The six inductees were officially unveiled during a special press conference held at the Buffalo History Museum. The inductees will officially enter the Hall of Fame during an induction ceremony at 7:30 p.m. Thursday, Oct. 3, at Cardinal O’Hara Performing Art Center in Tonawanda. Buffalo Music Hall of Fame board member Carolyn Moser will serve as event chairwoman.
This year’s inductees include:
•Jim Crean, who has been a recording and touring musician for over 35 years, establishing himself both locally and nationally. He is the lead vocalist for Appice (featuring Carmine Appice of Vanilla Fudge; Cactus; Rod Stewart band; and his brother, Vinny Appice of Dio and Black Sabbath), touring nationally and internationally. The Appice album “Sinister” reached 31 on the Billboard hard rock chart. Crean’s sixth and seventh solo albums will be out by this fall. His recordings have featured an all-star squad of collaborators on his upcoming album (Mike Tramp of White Lion, Phil Lewis of LA Guns, Frank Dimino of Angel and Talas’ Dave Constantino and Phil Naro among them). Crean also is lead singer for Hair Nation.
•Every Time I Die’s albums have become regulars on the Billboard Top 200, with three surging into the top 30 and two reaching No. 1 on the hard rock charts. The group has toured internationally in Europe, Asia, South America, Australia and South Africa. ETID, currently comprised of Keith Buckley (vocals), Jordan Buckley (lead guitar), Andy Williams (rhythm guitar), Stephen Micciche (bass) and Clayton “Goose” Holyoak (drums), was formed in 1998 and has since recorded eight albums. Its annual Christmas shows in Buffalo have become instant sell-outs.

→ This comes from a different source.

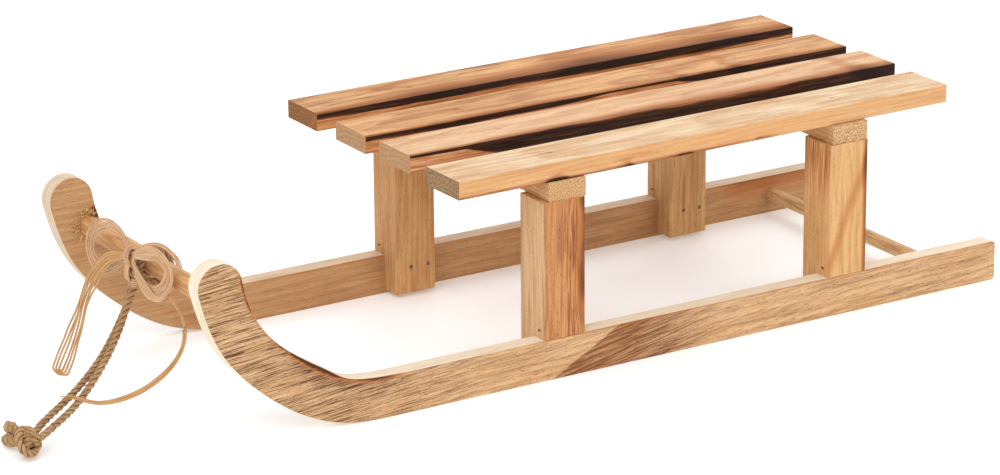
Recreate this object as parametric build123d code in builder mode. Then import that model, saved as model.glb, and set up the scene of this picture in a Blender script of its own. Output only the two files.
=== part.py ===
"""A small wooden toboggan with a slatted seat, a pull bar between the horns and a jute pull rope.

Millimetres. +X runs forward to the curled horns, +Y to the left, +Z up. The origin lies on the
ground, under the middle of the wooden frame.
"""

from build123d import *
from math import cos, pi, radians, sin, tan
import os

os.makedirs("parts", exist_ok=True)

# ---------------------------------------------------------------- overall sizes
overall_length = 600.0
overall_width = 212.0
seat_height = 142.0

# ---------------------------------------------------------------- runners
runner_height = 27.0
runner_thickness = 12.7
horn_height = 120.5
nose_radius = 15.0
nose_belly_turn = -14.0
nose_neck_turn = 172.0
sweep_length = 124.0
sweep_top_lead = 14.0
rear_corner_radius = 2.5
board_ease = 0.7
# points on the horn's two curves: distance behind the front end, height
belly_points = [(75.0, 10.6), (27.5, 47.0)]
neck_points = [(34.0, 91.0), (55.5, 60.5), (87.0, 38.8)]

# ---------------------------------------------------------------- posts, bolsters and slats
post_width = 30.0
post_depth = 28.5
post_clearance_from_ground = 3.0
post_inset_rear = 123.7
post_inset_front = 343.0
bolster_width = 27.3
bolster_height = 13.0
bolster_length = 210.0
bolster_shift_rear = -1.3
bolster_shift_front = -2.5
slat_length = 377.0
slat_width = 38.4
slat_thickness = 12.0
inner_left_slat_y = 24.1
inner_right_slat_y = -27.2
outer_left_slat_inset = 2.4
outer_left_slat_turn = 0.5
# the slats don't line up: how far each one's middle lies ahead of the bolsters' middle
outer_left_slat_shift = -0.7
inner_left_slat_shift = -3.0
inner_right_slat_shift = -0.7
outer_right_slat_shift = 1.0

# ---------------------------------------------------------------- dowels
pull_bar_diameter = 13.0
pull_bar_setback = 26.5
pull_bar_height = 86.8
rear_dowel_diameter = 9.5
rear_dowel_setback = 41.5
dowel_bore_depth = 6.5
dowel_clearance = 0.05

# ---------------------------------------------------------------- fasteners
staple_crown = 4.4
staple_wire = 1.1
staple_leg_length = 23.0
staple_recess = 0.4
brad_head_diameter = 2.6
brad_head_thickness = 0.7
brad_shank_diameter = 1.5
lap_brad_length = 22.0
bolster_brad_length = 30.0
toe_brad_length = 18.0
toe_brad_slope = 35.0
fastener_clearance = 0.03
lap_brad_drop = 6.0
lap_brad_offsets = (-9.5, 3.5)
bolster_brad_offsets = (-7.0, 6.0)
toe_brad_rise = 6.0

# ---------------------------------------------------------------- pull rope and raffia tie
rope_diameter = 5.0
rope_to_bar_clearance = 0.3
hitch_width = 11.6
hitch_y = -6.5
hitch_rounding = 1.5
knot_radius = 9.2
tail_end_radius = 3.9
loop_diameter = 3.0
strand_diameter = 2.4
tie_knot_radius = 5.4
tie_wrap_thickness = 1.6
tie_wrap_height = 6.0
tie_neck_diameter = 4.6
rope_leg_gap = 0.8
floor_gap = 0.1
bend_share = 0.45

# ---------------------------------------------------------------- places that follow from the sizes
front_x = overall_length / 2
rear_x = -overall_length / 2
outer_y = overall_width / 2
inner_y = outer_y - runner_thickness
bolster_top = seat_height - slat_thickness
post_top = bolster_top - bolster_height
post_rear_x = rear_x + post_inset_rear
post_front_x = rear_x + post_inset_front
bolster_rear_x = post_rear_x + bolster_shift_rear
bolster_front_x = post_front_x + bolster_shift_front
pull_bar_x = front_x - pull_bar_setback
rear_dowel_x = rear_x + rear_dowel_setback
rear_dowel_z = runner_height / 2
post_centre_y = outer_y - post_depth / 2

sides = {"left": 1, "right": -1}
post_places = {"front": post_front_x, "rear": post_rear_x}
bolster_places = {"front": bolster_front_x, "rear": bolster_rear_x}

# name: centre along X, centre along Y, turn about Z in degrees
slat_middle_x = (bolster_front_x + bolster_rear_x) / 2
outer_slat_y = outer_y - slat_width / 2
slats = {
    "slat_outer_left": (slat_middle_x + outer_left_slat_shift,
                        outer_slat_y - outer_left_slat_inset, outer_left_slat_turn),
    "slat_inner_left": (slat_middle_x + inner_left_slat_shift, inner_left_slat_y, 0.0),
    "slat_inner_right": (slat_middle_x + inner_right_slat_shift, inner_right_slat_y, 0.0),
    "slat_outer_right": (slat_middle_x + outer_right_slat_shift, -outer_slat_y, 0.0),
}


def finish(builder, name):
    """Label a finished piece and write it under its own name."""
    builder.part.label = name
    export_step(builder.part, f"parts/{name}.step")


# ---------------------------------------------------------------- fasteners: shapes and their holes
def brad(length, clearance=0.0):
    """A brad with its head's top at the origin, driven along -Z; with a clearance, its hole."""
    with BuildPart() as nail:
        with Locations((0, 0, -brad_head_thickness / 2)):
            Cylinder(brad_head_diameter / 2 + clearance, brad_head_thickness)
        with Locations((0, 0, -(brad_head_thickness + length) / 2)):
            Cylinder(brad_shank_diameter / 2 + clearance, length - brad_head_thickness)
    return nail.part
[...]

•Rick James blazed new paths in funk in the late 1970s and through the ’80s, but his brother, LeRoi Callwell Johnson, was setting new standards, as well. Recruited to work with James, Johnson became a music industry powerhouse, revolutionizing the way artists were marketed, and negotiating groundbreaking contracts for performers such as the Mary Jane Girls and Process & the Doo Rags. He was president of Mary Jane Productions, and LeRoi and Associates – which managed James, the Mary Jane Girls, Process & the Doo Rags and Val Young. The company had more than 70 employees. After he stopped working with James in the early ’90s, Johnson maintained a presence in music as an attorney and adviser for many artists. He’s also known as a painter, a classical guitarist and – yes – he co-wrote songs for recordings by James and Young. He has also been very active in civic affairs in Buffalo.

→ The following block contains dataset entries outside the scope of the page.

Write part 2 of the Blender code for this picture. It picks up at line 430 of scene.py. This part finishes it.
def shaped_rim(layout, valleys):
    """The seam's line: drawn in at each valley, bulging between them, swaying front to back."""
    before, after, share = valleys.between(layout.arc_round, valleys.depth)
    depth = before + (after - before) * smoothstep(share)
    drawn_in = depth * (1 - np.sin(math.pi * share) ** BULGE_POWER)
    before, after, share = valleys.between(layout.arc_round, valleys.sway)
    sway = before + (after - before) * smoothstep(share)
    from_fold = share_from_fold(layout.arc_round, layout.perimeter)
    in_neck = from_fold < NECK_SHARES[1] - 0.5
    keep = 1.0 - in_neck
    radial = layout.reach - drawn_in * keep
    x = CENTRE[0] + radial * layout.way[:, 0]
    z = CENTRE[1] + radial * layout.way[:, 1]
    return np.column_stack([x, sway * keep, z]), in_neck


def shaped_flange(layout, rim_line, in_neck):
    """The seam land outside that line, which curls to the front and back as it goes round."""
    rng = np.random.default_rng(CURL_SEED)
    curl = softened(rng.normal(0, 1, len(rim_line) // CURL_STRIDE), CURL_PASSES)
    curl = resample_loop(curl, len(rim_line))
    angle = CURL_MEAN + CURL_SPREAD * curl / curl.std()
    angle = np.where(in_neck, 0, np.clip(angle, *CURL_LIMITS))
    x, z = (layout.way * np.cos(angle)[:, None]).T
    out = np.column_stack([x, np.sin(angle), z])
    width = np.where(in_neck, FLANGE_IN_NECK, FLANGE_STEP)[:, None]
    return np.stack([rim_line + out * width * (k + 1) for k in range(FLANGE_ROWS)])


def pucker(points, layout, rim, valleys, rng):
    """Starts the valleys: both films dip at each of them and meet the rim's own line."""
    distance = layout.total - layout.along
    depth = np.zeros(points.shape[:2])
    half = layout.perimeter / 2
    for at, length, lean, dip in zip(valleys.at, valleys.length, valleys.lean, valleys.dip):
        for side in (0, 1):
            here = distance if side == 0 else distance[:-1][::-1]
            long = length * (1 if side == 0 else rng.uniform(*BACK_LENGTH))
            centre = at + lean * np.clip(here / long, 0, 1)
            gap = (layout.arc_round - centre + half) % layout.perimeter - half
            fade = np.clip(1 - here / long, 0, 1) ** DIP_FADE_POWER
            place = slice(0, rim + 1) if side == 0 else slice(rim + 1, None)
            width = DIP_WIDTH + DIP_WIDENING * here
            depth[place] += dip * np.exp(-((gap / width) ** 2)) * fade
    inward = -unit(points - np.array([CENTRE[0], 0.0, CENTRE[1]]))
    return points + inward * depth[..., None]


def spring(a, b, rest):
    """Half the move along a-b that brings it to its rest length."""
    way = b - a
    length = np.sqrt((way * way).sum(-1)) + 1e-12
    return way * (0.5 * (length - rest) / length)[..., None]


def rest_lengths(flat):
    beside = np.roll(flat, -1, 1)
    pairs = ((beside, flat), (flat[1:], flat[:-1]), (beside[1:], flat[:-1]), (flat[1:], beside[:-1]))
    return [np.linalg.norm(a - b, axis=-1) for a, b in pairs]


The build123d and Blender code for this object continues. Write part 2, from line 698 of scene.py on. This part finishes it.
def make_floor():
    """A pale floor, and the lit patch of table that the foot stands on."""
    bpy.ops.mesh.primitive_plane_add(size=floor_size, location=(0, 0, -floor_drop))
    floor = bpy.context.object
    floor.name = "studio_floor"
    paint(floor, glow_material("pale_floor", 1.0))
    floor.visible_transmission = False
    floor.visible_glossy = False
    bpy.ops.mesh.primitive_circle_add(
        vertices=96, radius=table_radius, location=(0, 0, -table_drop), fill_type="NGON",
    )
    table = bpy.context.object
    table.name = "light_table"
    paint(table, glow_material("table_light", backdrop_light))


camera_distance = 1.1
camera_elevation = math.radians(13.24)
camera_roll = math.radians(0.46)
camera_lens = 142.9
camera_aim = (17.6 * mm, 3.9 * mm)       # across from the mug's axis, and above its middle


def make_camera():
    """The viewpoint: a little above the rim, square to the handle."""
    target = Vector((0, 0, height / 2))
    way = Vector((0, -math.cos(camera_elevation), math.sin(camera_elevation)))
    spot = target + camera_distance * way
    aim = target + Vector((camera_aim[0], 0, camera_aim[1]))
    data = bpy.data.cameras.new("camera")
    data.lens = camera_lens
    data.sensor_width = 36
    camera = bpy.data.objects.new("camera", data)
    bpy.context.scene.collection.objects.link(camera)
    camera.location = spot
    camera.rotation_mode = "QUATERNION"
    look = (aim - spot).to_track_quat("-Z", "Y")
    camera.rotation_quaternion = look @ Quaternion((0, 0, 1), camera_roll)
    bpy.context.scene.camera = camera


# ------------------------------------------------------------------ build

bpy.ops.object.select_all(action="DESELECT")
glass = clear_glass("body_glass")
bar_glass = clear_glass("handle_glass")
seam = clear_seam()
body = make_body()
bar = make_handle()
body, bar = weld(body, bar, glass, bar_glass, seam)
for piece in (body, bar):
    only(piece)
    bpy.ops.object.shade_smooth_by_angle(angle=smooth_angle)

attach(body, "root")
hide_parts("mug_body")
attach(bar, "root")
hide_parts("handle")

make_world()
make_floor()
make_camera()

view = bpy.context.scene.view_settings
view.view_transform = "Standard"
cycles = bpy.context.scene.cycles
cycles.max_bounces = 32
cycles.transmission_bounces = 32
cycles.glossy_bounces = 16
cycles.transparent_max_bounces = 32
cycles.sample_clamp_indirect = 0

•Cynthia “First Sister” Moore joined James Brown’s group as a singer in 1991 and she stayed with him through his death in 2006. But Moore became far more than just a singer. She became a major part of the Brown organization, touring the world, helping the soul legend manage his hectic life, and even helping care for him when he was sick. Then, after Brown’s passing, she became the one constant in the JBs as the band has toured to the present day. Onstage, she handles many of Brown’s songs herself, singing the leads on some of his classics. The JBs released their newest album, “We Came to Play,” this past spring.
•Joe Rubino bought Nietzche’s, the Allentown bar formally known as the Jamestown, in 1982. He renamed it as Nietzsche’s and almost immediately started bringing in music, quickly reaching seven days a week. The music has ranged from local to national to international (think Blue Rodeo!). It hasn’t always been easy, but Rubino’s club has become a community center of sorts for the music world – a place where everybody can feel comfortable – and Hall of Famers like Ani DiFranco and Tom Stahl could get their start at an open mic night.
•For the past 40 years, when somebody needed a pedal steel guitar player, they went to Kenny Petersen. The ultimate sideman, he’s recorded on countless songs through the years and served as pedal steel player for bands such as the Pistols, the J.C. Thompson Band, Gotham Rose, the Paul Zittel Band and Stone Country. He appeared as an actor and musician in the Kavinoky Theatre’s “Hank Williams: Lost Highway.” In 2018, Peterson released his first solo album, “Truckload of Steel,” before announcing his retirement from performing in public due to health concerns.
The Buffalo Music Hall of Fame Inc. is a 501(c)(3) nonprofit corporation entity created for the cultural enhancement and enrichment of Buffalo and Western New York through the region's musicians and music history. The organization was established in 1983.
The BMHOF's mission is to honor and protect the diverse cultural music heritage of WNY through preservation, education, scholarship and performance. In doing so, the BMHOF has inducted over 300 members, including outstanding musicians, performers, innovators and non-performers who have made special contributions to WNY music.